Exercise task
Reproduce precisely the lines of the listing below, starting with the line that contains "head_place = place" and stopping after the line that contains "if obj.type not"; include nothing else.

Supplied data

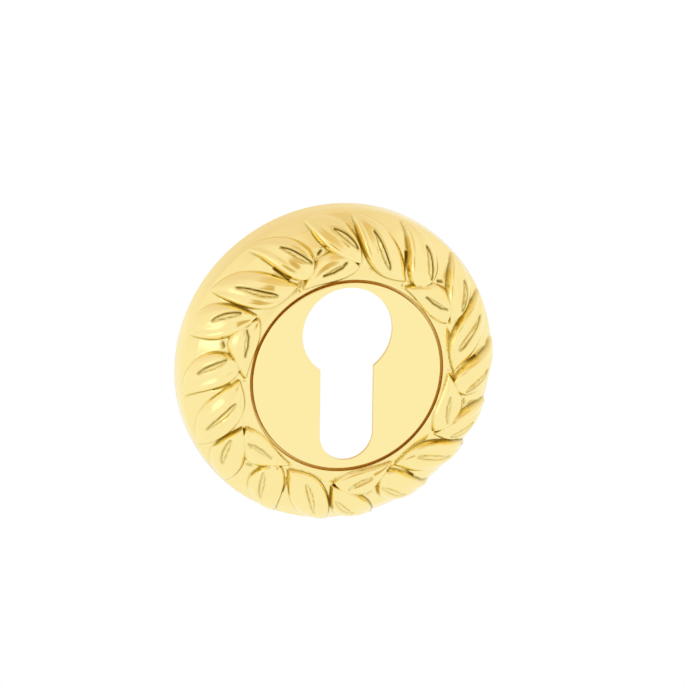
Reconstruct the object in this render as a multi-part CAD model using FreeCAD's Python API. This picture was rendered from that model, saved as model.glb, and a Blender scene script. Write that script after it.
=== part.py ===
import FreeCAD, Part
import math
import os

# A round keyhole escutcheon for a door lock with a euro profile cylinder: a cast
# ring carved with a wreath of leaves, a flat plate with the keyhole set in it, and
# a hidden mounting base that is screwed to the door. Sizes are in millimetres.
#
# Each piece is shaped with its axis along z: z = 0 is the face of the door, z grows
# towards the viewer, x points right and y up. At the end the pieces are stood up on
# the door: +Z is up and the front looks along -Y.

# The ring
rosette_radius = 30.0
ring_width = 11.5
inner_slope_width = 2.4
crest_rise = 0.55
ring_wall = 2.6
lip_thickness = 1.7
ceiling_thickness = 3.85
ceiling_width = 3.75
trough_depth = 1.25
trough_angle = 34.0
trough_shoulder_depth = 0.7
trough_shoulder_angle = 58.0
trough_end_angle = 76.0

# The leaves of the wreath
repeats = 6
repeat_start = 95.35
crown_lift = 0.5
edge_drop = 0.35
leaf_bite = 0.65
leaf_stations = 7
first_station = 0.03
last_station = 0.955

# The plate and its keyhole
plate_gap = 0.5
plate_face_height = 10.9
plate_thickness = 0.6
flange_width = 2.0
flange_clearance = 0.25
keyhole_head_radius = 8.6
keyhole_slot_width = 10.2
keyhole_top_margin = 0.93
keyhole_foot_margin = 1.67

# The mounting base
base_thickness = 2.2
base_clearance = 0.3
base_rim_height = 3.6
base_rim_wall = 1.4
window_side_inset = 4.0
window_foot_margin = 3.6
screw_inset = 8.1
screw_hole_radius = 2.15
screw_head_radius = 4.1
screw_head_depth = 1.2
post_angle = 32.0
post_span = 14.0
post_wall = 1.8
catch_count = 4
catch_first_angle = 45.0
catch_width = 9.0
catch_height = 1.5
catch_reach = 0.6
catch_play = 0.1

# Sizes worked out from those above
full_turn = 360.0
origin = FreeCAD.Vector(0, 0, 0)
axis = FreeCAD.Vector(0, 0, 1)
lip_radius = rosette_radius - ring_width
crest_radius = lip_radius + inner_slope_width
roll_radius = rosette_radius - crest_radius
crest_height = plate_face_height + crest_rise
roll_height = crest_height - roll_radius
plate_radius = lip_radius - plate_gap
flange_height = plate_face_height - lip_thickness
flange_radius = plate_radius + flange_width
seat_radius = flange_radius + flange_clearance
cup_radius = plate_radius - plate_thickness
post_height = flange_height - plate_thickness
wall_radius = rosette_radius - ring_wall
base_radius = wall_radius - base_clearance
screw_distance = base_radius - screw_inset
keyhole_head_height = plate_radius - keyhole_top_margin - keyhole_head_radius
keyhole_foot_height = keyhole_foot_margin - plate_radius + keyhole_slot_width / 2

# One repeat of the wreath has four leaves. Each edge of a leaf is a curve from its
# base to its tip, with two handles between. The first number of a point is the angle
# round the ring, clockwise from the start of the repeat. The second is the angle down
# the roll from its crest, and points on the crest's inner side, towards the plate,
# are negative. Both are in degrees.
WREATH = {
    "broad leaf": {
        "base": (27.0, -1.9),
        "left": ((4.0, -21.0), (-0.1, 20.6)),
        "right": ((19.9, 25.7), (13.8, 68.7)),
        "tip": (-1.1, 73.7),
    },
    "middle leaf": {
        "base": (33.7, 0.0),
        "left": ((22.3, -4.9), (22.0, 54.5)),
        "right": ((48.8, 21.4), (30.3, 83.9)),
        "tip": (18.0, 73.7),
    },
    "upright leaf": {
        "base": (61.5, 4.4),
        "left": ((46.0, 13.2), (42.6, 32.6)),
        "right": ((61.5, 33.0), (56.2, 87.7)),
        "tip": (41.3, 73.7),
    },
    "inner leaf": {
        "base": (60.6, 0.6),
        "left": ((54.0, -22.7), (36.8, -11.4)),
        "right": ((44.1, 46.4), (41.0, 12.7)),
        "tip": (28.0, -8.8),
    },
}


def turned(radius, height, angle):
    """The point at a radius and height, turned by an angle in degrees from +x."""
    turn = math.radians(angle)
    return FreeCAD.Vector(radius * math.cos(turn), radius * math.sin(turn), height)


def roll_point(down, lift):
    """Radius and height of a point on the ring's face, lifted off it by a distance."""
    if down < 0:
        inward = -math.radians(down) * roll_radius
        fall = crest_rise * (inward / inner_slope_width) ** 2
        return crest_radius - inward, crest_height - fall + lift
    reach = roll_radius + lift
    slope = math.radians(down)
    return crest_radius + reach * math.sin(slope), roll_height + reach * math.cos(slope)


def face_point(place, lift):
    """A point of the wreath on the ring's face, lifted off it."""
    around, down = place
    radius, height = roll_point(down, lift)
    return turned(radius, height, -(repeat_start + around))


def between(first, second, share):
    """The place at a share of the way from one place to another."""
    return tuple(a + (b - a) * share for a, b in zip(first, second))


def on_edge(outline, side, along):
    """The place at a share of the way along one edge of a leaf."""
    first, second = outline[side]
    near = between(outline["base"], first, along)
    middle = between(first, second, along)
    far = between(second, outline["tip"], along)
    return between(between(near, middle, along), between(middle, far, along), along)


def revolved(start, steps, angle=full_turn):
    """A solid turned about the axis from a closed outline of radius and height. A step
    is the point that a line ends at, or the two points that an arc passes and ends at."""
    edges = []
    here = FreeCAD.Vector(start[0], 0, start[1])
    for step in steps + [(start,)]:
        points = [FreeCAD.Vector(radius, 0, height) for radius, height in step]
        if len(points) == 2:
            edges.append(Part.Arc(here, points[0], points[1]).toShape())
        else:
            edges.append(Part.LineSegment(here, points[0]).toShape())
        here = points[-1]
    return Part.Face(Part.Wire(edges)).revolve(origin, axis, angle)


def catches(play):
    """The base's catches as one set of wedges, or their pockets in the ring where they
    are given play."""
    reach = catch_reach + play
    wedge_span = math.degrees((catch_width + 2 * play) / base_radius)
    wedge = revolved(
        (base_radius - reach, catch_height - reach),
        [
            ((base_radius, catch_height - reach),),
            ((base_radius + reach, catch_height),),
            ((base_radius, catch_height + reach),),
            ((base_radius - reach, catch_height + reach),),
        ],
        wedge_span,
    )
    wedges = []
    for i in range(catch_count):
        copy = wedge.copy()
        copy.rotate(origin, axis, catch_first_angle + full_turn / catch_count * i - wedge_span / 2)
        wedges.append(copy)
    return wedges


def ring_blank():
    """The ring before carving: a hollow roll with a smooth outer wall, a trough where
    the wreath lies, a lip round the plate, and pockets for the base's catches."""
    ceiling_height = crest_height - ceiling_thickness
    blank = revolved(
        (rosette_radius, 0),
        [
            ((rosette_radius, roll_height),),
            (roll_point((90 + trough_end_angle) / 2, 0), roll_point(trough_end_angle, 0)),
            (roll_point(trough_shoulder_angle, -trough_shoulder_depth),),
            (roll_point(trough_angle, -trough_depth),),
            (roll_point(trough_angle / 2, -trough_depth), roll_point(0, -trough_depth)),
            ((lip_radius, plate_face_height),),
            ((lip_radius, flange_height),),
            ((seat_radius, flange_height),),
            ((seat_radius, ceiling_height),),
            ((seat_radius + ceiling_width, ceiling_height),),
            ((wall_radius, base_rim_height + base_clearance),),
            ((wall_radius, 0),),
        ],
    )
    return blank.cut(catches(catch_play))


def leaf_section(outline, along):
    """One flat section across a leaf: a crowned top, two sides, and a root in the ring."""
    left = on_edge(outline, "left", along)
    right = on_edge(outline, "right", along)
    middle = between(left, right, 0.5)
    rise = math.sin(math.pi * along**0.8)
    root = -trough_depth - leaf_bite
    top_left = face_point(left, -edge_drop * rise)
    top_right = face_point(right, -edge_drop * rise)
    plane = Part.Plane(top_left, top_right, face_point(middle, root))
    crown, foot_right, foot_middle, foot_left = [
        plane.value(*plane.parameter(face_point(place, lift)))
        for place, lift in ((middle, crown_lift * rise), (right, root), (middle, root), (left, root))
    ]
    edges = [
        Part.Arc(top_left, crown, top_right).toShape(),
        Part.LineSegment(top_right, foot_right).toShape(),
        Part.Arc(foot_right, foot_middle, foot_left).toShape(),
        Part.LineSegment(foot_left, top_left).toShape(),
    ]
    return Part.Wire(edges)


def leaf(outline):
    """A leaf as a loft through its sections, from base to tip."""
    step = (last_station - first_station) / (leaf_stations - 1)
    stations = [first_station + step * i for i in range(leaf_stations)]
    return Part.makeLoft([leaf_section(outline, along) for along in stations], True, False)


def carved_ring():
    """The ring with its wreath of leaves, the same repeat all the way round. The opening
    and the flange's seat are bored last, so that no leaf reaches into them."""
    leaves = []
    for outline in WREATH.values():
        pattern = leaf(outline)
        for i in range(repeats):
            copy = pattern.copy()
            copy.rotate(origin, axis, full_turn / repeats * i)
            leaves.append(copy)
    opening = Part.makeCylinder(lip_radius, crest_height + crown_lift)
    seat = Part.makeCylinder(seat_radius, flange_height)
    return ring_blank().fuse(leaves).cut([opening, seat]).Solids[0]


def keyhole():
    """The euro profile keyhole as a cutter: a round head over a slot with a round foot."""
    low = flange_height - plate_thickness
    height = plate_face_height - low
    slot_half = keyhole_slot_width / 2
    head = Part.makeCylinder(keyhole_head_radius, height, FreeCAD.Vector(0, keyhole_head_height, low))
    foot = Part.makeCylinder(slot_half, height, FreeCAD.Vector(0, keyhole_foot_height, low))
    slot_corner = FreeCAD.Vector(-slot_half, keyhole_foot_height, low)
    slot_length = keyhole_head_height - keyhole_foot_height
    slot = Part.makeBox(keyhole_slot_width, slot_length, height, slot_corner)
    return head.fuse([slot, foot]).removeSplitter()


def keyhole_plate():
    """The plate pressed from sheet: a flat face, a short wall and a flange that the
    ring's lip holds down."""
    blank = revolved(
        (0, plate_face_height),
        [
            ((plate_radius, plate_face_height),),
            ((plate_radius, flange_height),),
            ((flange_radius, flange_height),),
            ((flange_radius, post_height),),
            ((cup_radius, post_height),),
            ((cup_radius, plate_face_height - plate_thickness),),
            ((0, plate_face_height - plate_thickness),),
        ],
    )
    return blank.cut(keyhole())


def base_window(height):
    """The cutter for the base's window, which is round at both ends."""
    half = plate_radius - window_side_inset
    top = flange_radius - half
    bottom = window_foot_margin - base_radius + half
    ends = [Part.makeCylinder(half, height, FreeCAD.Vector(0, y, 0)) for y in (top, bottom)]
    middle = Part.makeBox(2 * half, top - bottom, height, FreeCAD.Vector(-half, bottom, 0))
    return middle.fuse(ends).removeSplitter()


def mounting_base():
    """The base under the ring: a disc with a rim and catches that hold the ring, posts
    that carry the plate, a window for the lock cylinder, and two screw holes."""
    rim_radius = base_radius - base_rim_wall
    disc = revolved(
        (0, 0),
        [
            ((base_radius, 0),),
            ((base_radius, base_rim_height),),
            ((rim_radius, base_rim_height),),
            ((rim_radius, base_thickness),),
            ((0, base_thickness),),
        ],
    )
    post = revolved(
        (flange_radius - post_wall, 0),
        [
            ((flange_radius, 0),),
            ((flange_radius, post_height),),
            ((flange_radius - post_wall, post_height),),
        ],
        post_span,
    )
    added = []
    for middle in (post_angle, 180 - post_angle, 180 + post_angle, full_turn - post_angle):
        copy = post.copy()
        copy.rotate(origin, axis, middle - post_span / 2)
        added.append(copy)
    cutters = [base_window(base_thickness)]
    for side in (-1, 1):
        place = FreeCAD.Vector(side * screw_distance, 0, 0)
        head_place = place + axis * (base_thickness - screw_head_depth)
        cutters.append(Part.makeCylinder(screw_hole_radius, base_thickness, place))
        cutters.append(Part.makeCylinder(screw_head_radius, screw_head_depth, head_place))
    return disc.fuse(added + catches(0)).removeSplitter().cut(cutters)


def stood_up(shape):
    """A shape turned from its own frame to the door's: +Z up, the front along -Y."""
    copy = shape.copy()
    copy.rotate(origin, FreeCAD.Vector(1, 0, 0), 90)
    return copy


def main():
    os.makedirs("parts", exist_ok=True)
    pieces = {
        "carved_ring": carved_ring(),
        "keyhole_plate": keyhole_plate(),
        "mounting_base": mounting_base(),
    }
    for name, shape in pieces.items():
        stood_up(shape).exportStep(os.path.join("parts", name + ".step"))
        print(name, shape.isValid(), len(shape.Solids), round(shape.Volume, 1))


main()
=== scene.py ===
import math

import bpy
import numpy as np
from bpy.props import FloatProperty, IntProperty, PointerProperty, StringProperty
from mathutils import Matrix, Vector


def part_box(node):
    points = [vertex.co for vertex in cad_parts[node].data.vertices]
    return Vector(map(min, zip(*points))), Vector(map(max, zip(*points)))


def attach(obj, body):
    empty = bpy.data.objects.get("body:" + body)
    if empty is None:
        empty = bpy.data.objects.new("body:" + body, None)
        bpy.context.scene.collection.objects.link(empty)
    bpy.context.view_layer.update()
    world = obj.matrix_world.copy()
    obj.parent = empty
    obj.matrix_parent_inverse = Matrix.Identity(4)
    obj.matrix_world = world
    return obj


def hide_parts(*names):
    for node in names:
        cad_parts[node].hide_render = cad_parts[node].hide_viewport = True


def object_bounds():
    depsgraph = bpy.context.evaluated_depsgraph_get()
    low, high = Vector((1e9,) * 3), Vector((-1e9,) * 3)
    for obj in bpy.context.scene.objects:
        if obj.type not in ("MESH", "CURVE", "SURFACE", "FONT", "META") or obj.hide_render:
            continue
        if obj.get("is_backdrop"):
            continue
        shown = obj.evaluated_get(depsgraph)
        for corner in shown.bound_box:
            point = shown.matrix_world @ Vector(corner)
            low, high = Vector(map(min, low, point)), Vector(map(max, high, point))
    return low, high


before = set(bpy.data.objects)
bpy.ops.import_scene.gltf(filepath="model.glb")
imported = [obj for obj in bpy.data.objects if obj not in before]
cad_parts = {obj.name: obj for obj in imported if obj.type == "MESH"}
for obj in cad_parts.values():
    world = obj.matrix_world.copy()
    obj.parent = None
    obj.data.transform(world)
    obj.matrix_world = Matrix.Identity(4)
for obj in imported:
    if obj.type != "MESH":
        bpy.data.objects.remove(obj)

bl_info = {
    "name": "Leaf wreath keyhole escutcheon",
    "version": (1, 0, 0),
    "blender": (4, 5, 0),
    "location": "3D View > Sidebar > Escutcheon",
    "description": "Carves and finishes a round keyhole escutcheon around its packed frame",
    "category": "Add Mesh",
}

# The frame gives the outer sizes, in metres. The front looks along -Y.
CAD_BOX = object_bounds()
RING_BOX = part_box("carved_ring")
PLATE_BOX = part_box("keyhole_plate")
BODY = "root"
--
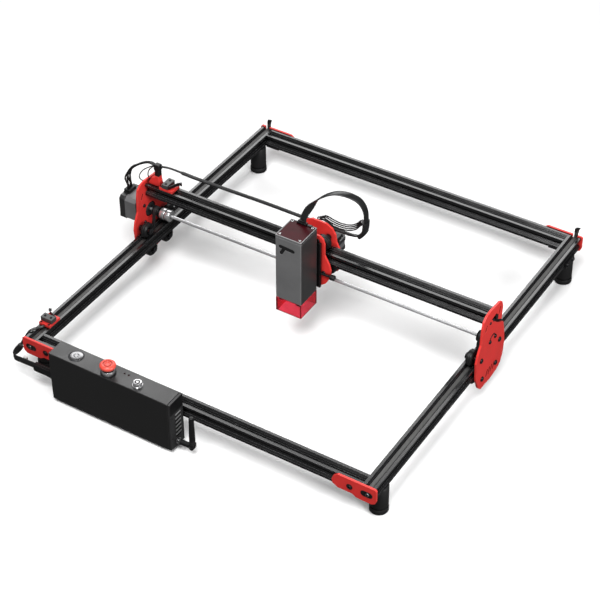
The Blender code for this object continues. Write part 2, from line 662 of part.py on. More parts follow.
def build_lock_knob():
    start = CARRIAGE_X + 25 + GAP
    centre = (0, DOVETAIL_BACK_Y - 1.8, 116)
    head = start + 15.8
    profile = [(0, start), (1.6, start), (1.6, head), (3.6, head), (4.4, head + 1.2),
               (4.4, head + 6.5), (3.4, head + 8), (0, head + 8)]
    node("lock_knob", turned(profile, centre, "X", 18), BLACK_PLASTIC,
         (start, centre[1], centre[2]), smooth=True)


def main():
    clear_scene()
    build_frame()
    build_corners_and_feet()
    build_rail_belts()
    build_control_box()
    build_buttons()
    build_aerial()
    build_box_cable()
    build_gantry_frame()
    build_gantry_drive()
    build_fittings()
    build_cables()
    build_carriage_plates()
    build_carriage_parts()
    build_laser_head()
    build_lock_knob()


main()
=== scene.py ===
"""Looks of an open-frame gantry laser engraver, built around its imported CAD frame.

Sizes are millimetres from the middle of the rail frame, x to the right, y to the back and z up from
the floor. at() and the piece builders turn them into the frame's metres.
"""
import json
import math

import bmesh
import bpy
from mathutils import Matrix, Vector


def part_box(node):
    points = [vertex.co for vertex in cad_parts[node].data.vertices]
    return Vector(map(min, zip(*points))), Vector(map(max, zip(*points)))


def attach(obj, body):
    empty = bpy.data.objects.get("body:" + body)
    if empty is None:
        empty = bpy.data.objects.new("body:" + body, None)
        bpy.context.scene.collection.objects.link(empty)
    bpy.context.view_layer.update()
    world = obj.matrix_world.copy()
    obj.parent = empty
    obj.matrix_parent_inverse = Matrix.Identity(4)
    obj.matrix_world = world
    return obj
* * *
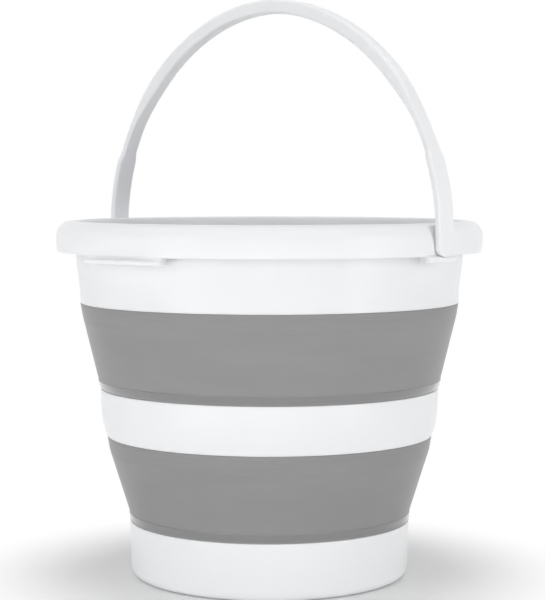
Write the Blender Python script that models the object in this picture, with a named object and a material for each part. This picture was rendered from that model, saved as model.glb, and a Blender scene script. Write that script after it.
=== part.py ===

Result of the task
        head_place = place + axis * (base_thickness - screw_head_depth)
        cutters.append(Part.makeCylinder(screw_hole_radius, base_thickness, place))
        cutters.append(Part.makeCylinder(screw_head_radius, screw_head_depth, head_place))
    return disc.fuse(added + catches(0)).removeSplitter().cut(cutters)


def stood_up(shape):
    """A shape turned from its own frame to the door's: +Z up, the front along -Y."""
    copy = shape.copy()
    copy.rotate(origin, FreeCAD.Vector(1, 0, 0), 90)
    return copy


def main():
    os.makedirs("parts", exist_ok=True)
    pieces = {
        "carved_ring": carved_ring(),
        "keyhole_plate": keyhole_plate(),
        "mounting_base": mounting_base(),
    }
    for name, shape in pieces.items():
        stood_up(shape).exportStep(os.path.join("parts", name + ".step"))
        print(name, shape.isValid(), len(shape.Solids), round(shape.Volume, 1))


main()
=== scene.py ===
import math

import bpy
import numpy as np
from bpy.props import FloatProperty, IntProperty, PointerProperty, StringProperty
from mathutils import Matrix, Vector


def part_box(node):
    points = [vertex.co for vertex in cad_parts[node].data.vertices]
    return Vector(map(min, zip(*points))), Vector(map(max, zip(*points)))


def attach(obj, body):
    empty = bpy.data.objects.get("body:" + body)
    if empty is None:
        empty = bpy.data.objects.new("body:" + body, None)
        bpy.context.scene.collection.objects.link(empty)
    bpy.context.view_layer.update()
    world = obj.matrix_world.copy()
    obj.parent = empty
    obj.matrix_parent_inverse = Matrix.Identity(4)
    obj.matrix_world = world
    return obj


def hide_parts(*names):
    for node in names:
        cad_parts[node].hide_render = cad_parts[node].hide_viewport = True


def object_bounds():
    depsgraph = bpy.context.evaluated_depsgraph_get()
    low, high = Vector((1e9,) * 3), Vector((-1e9,) * 3)
    for obj in bpy.context.scene.objects:
        if obj.type not in ("MESH", "CURVE", "SURFACE", "FONT", "META") or obj.hide_render:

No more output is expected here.